Joker Review (Joker Movie Poster)
Joker Movie Poster

Rating: 2 stars (Two stars)

Star cast: Akshay Kumar, Sonakshi Sinha, Shreyas Talpade, Minissha Lamba, Vindu Dara Singh, Asrani, Chitrangda Singh (item song), Darshan Jariwala.

What’s Good: The direction; the music; the cinematography; some puns.

What’s Bad: The predictable storyline.

Loo Break: None.

Watch or Not?: It’s a timepass watch but not really engrossing.

User Rating :

As bland as the title of the film may sound, Joker does not disappoint.

In a bit of an out-of-world way, the small village of Pagalpur is overlooked when India’s map is being charted during independence. After the inmates of the mental asylum in the village break loose, all the other inhabitants flee the place.

Surrounded by his crackling machines, Agastya (Akshay Kumar) is a scientist in the US searching for signs of life beyond the earth. When he has nothing more than static to show his research sponsors, Agastya has a month to hope that ET or his brethren show him proof of their existence. When he finds out that his father is seriously ill, he abandons his work and goes back to Paglapur with this girlfriend Diva (Sonakshi Sinha).

The current inhabitants of Paglapur make one hell of a fruit basket. There’s Agastya’s brother (Shreyas Talpade) who speaks only in a strange tongue, his cross-eyed father (Darshan Jariwala), a loud friend (Vindu Dara Singh), a teacher (Asrani) who thinks that WW2 is still on and many others. Agastya finds out that his father was faking illness but decides to stay back and help the villagers out of their misery. Since Paglapur is not on the map of India, they don’t belong to any state, have no electricity, roads or water supply. Since the tiny crackpot village has nothing to offer, even the ministers Agastya approaches for help pass the buck to the next state.

At last Agastya comes up with a plan: to create crop circles in Paglapur and sell it to the media and the world as alien doing. Soon his plan brings reporters and scientists in hordes to the village and things are starting to look up with lots of song and dance. But Agastya’s competitor Simon Goeback (get it?) (Alexx ONell) puts a spanner in the works when he arrives in Paglapur and calls the whole thing a hoax.

This other-worldly mess plays out in the rest of the movie.

Akshay Kumar, Sonakshi Sinha, Shreyas Talpade, Asrani (Joker Movie Stills)
Akshay Kumar, Sonakshi Sinha, Shreyas Talpade, Asrani (Joker Movie Stills)

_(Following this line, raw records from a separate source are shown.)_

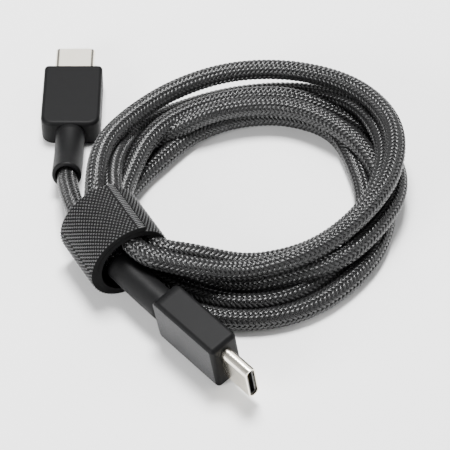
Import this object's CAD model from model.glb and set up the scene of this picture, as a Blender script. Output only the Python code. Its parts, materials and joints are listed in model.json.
import json
import math
import bpy
import bmesh
from mathutils import Matrix, Vector

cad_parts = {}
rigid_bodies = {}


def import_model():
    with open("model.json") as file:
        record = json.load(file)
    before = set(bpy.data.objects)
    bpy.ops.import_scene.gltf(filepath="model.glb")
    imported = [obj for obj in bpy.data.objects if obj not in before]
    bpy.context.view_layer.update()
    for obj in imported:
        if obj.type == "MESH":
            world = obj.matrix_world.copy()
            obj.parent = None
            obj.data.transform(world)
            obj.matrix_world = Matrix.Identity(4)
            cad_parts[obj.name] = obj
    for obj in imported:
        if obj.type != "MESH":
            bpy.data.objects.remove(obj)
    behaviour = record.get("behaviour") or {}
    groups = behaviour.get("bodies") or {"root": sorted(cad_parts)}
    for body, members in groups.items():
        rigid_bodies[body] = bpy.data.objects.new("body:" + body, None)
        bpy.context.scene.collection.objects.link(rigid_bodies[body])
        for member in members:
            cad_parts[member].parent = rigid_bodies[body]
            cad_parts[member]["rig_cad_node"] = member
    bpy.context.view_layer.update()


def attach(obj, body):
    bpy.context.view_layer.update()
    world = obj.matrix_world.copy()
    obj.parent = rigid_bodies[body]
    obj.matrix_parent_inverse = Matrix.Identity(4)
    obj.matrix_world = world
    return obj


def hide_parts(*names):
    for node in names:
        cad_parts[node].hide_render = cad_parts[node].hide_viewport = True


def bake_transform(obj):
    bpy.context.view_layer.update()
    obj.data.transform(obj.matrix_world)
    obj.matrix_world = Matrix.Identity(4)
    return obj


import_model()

mm = 0.001


# camera at the viewing angle, far back with a long lens
camera = {"elevation": 48, "distance": 0.433, "lens": 176, "target": (0.01556, -0.0002, 0)}

lens = bpy.data.cameras.new("viewCamera")
lens.lens = camera["lens"]
lens.sensor_width = 36
viewCamera = bpy.data.objects.new("viewCamera", lens)
bpy.context.collection.objects.link(viewCamera)
tilt = math.radians(camera["elevation"])
away = Vector((0, -math.cos(tilt), math.sin(tilt)))
viewCamera.location = Vector(camera["target"]) + away * camera["distance"]
viewCamera.rotation_euler = away.to_track_quat("Z", "Y").to_euler()
bpy.context.scene.camera = viewCamera
print("camera placed")


# shader maths: a socket that adds, multiplies and feeds any node
class Wire:
    def __init__(self, tree, socket):
        self.tree, self.socket = tree, socket

    def feed(self, place, value):
        if isinstance(value, Wire):
            self.tree.links.new(value.socket, place)
        else:
            place.default_value = value

    def node(self, kind, output=0, first=0, feeds=None, **settings):
        made = self.tree.nodes.new(kind)
        for name, value in settings.items():
            setattr(made, name, value)
        if first is not None:
            self.feed(made.inputs[first], self)
        for name, value in (feeds or {}).items():
            self.feed(made.inputs[name], value)
        return Wire(self.tree, made.outputs[output])

    def math(self, operation, other=0.0):
        return self.node("ShaderNodeMath", operation=operation, feeds={1: other})

    def __add__(self, other):
        return self.math("ADD", other)

    def __sub__(self, other):
        return self.math("SUBTRACT", other)

    def __rsub__(self, other):
        return self * -1 + other

    def __mul__(self, other):
        return self.math("MULTIPLY", other)

    __radd__ = __add__
    __rmul__ = __mul__

    def noise(self, scale, detail=3):
        return self.node("ShaderNodeTexNoise", feeds={"Scale": scale, "Detail": detail})

    def blend(self, dark, light):
        return self.node("ShaderNodeMix", output=2, data_type="RGBA", feeds={6: (*dark, 1), 7: (*light, 1)})


def newMaterial(name, settings):
    material = bpy.data.materials.new(name)
    material.use_nodes = True
    shader = material.node_tree.nodes["Principled BSDF"]
    for socket, value in settings.items():
        shader.inputs[socket].default_value = value
    return material, shader


def coordinates(material, output="Object"):
    tree = material.node_tree
    source = tree.nodes.new("ShaderNodeTexCoord")
    return Wire(tree, source.outputs[output])


def bumped(wire, shader, depth, strength=1.0):
    normal = wire.node("ShaderNodeBump", first="Height", feeds={"Distance": depth, "Strength": strength})
    wire.feed(shader.inputs["Normal"], normal)


def grained(name, dark, light, roughness, grain, depth, spread=0.08, metallic=0.0, sheen=0.5):
    # one finish: mottled colour, uneven gloss and a fine surface grain
    material, shader = newMaterial(name, {"Metallic": metallic, "Specular IOR Level": sheen})
    where = coordinates(material)
    broad = where.noise(grain / 9)
    fine = where.noise(grain)
    where.feed(shader.inputs["Base Color"], broad.blend(dark, light))
    where.feed(shader.inputs["Roughness"], broad * spread + fine * spread + (roughness - spread))
    bumped(fine, shader, depth)
    return material


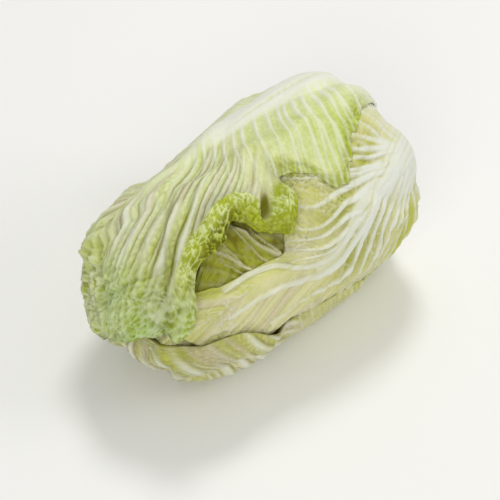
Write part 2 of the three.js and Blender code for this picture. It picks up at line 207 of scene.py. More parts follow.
def above(direction, height):
    """Points that height above the core, in directions from the head's middle."""
    across = np.maximum(np.hypot(direction[..., 1], direction[..., 2]), 1e-9)
    down = np.maximum(-direction[..., 2] / across, 0)
    squash = (1 + (down / BELLY) ** 10) ** -0.1
    x, radius, normal_x, normal_out = on_barrel(CORE, direction[..., 0], across, squash)
    out = (radius + normal_out * height) / across
    return np.stack([x + normal_x * height, out * direction[..., 1], out * direction[..., 2]], -1)


POLAR = np.radians(np.linspace(0, 180, 721))
PROFILE_X, PROFILE_RADIUS, _, _ = on_barrel(HEAD, np.cos(POLAR), np.sin(POLAR))
PROFILE = np.concatenate([[0], np.cumsum(np.hypot(np.diff(PROFILE_X), np.diff(PROFILE_RADIUS)))])


def turned(vector, axis, angle):
    """Each vector turned about the axis by its own angle."""
    c, s = np.cos(angle)[..., None], np.sin(angle)[..., None]
    return vector * c + np.cross(axis, vector) * s + axis * (vector @ axis)[..., None] * (1 - c)


def foot_of_vein(along, side):
    """Where on the midrib the vein through a point begins."""
    out = np.minimum(np.abs(side) * GIRTH, VEIN_SPREAD)
    reach = out * (1 - out / (2 * VEIN_SPREAD))
    low, high = np.zeros_like(along), along.copy()
    for _ in range(14):
        middle = (low + high) / 2
        short = middle + through(VEIN_LEAN, middle) * reach < along
        low, high = np.where(short, middle, low), np.where(short, high, middle)
    return (low + high) / 2


class Place:
    """Points on a leaf: mm along it, the angle and mm out of its midrib, the foot of the vein there, and how
    far the leaf is lifted off what it lies on."""

    def __init__(self, along, side):
        self.along, self.side = along, side
        self.radius = np.interp(along, PROFILE, PROFILE_RADIUS)
        self.foot = foot_of_vein(along, side)
        self.across = side * GIRTH
        self.out = np.abs(self.across)
        self.lift = 0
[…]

Joker Review: Script Analysis

Shirish Kunder’s premise for Joker is too simplistic. Obviously, logic takes a backseat but it’s the predictability that is the real downer. The dialogues are alright. Some of the puns like Simon Goeback, the tongue-in-cheek timing of the Ayega song etc. are well written. The reason behind the title of the film Joker is well thought of.

Why Agastya decides to stay back is not convincingly done. While scientists from all over the world ascertain the crop circles have an alien hand, how does Simon blow their lid in less than 5 seconds? Why do the armed forces stand at the perimeter of the forest where the aliens appear instead of hiding inside the forest? And why the heck did they open fire on them? Looks like Jadoo took all the logic away in his spaceship.

Joker Review: Star Performances

Akshay Kumar does a good job but nothing extraordinary as Agastya. Sonakshi Sinha mostly clings on to Akki’s arm as his girlfriend Diva. Shreyas Talpade is very good as the brother and manages to convey all his emotions with just a handful of gibberish words that he has to mouth throughout the movie. Vindu Dara Singh’s act is annoying. Thankfully Minissha Lamba gets very little time for hamming as a press reporter. Darshan Jariwala and Asrani are good as Agastya’s father and nut job of a teacher respectively.

Joker Review: Direction, Editing & Music

There’s not much that director Shirish Kunder could do to the script, but he does a good job. His editing is alright. Gaurav Dagaonkar and G. V. Prakash Kumar’s songs are enjoyable. Shirish’s background score goes well with the scenes. Sudeep Chatterjee and Anay Goswami’s cinematography is very nice. The colours keep the movie quite cheerful. Visual effects are well done.

Joker Review: The Last Word

Joker is an amusing but predictable fare. Nothing out-of-this-world.